[Set exercise] Exactly the lines from the one with "shift = flute_depth - runout_lip" to the one with "obj.parent = empty", both included, are to be printed again; leave out the rest.

[Data to process]

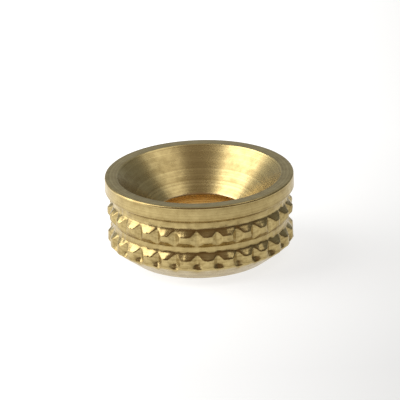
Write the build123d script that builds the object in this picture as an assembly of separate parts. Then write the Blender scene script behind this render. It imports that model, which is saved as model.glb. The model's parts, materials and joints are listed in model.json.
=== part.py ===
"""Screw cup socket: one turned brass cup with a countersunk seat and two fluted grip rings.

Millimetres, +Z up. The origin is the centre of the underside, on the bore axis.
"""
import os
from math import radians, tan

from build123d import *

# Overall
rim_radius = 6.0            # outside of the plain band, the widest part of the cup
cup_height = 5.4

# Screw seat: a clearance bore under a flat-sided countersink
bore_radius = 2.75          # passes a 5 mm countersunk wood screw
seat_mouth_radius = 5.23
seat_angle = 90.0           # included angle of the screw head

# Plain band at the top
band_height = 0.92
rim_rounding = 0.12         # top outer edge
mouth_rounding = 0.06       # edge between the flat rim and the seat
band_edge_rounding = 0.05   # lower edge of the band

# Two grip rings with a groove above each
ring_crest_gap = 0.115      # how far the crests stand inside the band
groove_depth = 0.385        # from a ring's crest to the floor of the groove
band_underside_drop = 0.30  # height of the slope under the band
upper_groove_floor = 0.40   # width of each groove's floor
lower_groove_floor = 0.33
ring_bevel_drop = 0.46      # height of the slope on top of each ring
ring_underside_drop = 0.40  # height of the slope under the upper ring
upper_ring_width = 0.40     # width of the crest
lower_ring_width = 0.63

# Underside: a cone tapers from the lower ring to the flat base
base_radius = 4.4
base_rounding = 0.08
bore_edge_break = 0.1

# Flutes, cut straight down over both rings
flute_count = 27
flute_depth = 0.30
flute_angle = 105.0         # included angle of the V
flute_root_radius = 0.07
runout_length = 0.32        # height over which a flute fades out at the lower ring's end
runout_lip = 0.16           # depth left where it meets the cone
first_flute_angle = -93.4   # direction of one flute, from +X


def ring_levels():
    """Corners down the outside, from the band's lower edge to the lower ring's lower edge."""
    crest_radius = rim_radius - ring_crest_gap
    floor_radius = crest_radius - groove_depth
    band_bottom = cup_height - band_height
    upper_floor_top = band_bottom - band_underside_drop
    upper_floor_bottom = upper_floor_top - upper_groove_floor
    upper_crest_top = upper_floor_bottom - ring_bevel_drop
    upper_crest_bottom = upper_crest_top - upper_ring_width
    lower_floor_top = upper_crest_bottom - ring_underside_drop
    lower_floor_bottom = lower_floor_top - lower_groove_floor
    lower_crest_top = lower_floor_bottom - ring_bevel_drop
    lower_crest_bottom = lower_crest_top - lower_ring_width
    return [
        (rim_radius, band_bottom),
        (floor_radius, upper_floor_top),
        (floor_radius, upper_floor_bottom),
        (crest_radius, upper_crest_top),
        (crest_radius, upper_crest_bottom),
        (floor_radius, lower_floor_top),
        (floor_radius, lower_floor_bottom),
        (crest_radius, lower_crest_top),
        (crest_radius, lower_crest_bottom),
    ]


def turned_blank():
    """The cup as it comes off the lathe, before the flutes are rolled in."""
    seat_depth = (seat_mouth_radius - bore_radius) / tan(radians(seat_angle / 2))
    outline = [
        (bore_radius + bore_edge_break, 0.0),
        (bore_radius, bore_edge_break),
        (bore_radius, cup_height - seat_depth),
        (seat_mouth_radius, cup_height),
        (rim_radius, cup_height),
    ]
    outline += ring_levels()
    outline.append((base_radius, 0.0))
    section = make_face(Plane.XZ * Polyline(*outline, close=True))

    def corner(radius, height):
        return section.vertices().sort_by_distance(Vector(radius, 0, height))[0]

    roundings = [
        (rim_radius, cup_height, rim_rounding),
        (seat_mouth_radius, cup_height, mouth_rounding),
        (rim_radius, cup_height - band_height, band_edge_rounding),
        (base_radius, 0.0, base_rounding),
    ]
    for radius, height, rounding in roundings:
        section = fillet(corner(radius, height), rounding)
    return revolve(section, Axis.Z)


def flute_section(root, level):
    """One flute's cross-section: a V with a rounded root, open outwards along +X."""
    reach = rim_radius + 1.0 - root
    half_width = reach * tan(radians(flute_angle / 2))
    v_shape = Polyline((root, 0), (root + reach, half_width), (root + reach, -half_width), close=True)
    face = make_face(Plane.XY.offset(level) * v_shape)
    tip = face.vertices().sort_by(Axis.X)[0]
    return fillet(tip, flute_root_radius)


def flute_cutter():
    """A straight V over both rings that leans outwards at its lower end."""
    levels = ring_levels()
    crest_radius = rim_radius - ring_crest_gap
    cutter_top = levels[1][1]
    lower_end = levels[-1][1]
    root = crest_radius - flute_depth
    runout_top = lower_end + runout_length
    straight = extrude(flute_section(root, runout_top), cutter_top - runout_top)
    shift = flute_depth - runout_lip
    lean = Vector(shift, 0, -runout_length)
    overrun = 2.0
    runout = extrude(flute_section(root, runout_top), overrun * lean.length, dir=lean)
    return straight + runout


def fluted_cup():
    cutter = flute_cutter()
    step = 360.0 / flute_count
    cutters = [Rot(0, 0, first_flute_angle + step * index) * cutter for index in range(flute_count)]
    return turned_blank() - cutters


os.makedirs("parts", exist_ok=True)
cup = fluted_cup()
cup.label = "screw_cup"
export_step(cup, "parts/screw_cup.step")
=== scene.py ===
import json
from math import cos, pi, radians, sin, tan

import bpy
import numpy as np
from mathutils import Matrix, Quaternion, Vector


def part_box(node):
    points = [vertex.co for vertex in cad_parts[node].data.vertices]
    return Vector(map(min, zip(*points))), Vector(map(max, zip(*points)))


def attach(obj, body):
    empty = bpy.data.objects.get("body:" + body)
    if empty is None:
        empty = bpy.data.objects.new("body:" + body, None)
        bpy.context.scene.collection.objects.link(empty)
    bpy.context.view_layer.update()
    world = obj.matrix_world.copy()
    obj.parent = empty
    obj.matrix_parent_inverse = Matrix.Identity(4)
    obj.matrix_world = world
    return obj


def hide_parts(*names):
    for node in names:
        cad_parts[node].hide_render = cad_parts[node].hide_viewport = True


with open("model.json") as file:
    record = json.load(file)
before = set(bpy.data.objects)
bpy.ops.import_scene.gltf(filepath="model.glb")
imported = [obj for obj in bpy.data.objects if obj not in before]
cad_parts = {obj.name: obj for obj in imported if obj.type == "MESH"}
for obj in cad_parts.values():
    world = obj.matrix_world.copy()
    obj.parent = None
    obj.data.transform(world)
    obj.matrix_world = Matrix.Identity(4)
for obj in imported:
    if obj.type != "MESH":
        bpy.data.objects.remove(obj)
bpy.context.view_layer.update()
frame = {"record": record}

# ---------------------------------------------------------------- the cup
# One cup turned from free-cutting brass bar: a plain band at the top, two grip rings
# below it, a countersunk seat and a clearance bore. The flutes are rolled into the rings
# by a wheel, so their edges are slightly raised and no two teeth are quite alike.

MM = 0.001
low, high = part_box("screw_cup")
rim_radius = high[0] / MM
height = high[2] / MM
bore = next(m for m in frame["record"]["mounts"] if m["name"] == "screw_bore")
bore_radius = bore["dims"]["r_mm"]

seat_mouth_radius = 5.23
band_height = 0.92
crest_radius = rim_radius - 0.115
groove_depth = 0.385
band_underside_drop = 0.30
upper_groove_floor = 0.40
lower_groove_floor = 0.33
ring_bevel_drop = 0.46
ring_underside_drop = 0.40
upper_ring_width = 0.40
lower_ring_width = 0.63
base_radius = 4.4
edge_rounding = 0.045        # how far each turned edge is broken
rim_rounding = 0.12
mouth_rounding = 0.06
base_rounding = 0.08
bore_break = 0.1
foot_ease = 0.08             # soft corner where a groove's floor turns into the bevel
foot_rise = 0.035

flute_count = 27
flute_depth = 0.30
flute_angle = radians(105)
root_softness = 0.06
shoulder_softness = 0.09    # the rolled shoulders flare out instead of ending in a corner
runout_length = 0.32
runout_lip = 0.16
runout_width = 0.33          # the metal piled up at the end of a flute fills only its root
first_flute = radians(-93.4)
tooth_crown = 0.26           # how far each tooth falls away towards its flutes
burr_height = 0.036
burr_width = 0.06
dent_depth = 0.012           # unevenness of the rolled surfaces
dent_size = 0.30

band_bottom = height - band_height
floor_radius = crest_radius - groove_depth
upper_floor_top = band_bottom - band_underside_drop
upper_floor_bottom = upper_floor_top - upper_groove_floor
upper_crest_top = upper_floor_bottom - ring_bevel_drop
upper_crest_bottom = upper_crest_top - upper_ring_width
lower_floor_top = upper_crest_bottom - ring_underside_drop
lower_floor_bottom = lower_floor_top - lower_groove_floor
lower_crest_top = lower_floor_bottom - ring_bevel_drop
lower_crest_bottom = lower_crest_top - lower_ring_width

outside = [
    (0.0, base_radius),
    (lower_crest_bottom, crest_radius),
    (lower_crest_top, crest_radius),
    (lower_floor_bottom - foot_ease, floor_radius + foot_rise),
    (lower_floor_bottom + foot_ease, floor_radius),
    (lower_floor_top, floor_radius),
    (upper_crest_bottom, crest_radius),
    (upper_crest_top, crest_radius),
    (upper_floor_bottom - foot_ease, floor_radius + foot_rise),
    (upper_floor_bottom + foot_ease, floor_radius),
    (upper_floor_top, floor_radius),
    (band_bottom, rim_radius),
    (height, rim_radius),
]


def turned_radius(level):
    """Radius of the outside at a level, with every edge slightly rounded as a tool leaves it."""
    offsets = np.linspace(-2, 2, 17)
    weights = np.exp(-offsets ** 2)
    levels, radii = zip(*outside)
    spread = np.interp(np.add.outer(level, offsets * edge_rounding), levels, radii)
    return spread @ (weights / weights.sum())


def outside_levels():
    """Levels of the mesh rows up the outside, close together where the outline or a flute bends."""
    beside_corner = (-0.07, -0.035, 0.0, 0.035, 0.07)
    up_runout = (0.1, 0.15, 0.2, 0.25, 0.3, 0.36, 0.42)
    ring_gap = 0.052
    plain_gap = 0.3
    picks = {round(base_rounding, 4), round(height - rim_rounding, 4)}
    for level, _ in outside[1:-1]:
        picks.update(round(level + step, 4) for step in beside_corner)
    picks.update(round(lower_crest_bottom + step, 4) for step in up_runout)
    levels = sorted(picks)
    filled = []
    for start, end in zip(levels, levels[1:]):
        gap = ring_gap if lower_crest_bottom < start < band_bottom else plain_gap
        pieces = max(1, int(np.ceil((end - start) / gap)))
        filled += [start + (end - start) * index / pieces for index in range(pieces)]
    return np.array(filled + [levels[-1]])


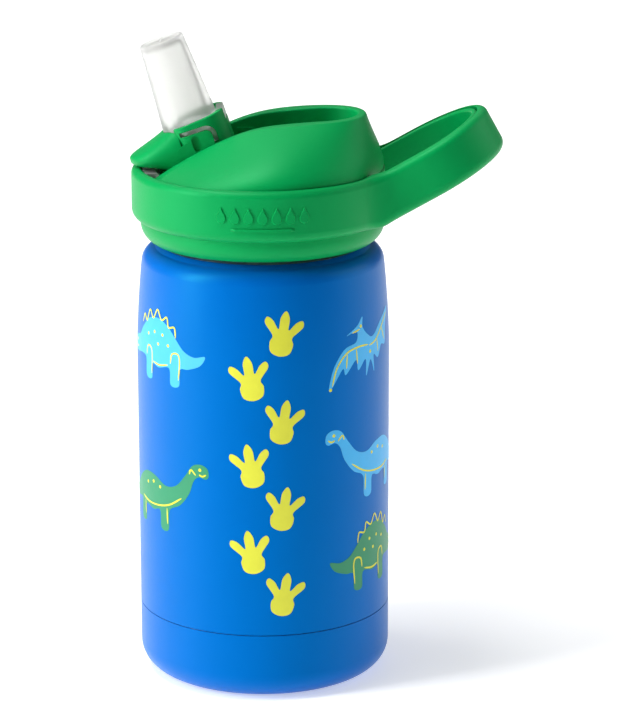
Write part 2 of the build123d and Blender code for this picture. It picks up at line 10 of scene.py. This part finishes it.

[Worked answer]
    shift = flute_depth - runout_lip
    lean = Vector(shift, 0, -runout_length)
    overrun = 2.0
    runout = extrude(flute_section(root, runout_top), overrun * lean.length, dir=lean)
    return straight + runout


def fluted_cup():
    cutter = flute_cutter()
    step = 360.0 / flute_count
    cutters = [Rot(0, 0, first_flute_angle + step * index) * cutter for index in range(flute_count)]
    return turned_blank() - cutters


os.makedirs("parts", exist_ok=True)
cup = fluted_cup()
cup.label = "screw_cup"
export_step(cup, "parts/screw_cup.step")
=== scene.py ===
import json
from math import cos, pi, radians, sin, tan

import bpy
import numpy as np
from mathutils import Matrix, Quaternion, Vector


def part_box(node):
    points = [vertex.co for vertex in cad_parts[node].data.vertices]
    return Vector(map(min, zip(*points))), Vector(map(max, zip(*points)))


def attach(obj, body):
    empty = bpy.data.objects.get("body:" + body)
    if empty is None:
        empty = bpy.data.objects.new("body:" + body, None)
        bpy.context.scene.collection.objects.link(empty)
    bpy.context.view_layer.update()
    world = obj.matrix_world.copy()
    obj.parent = empty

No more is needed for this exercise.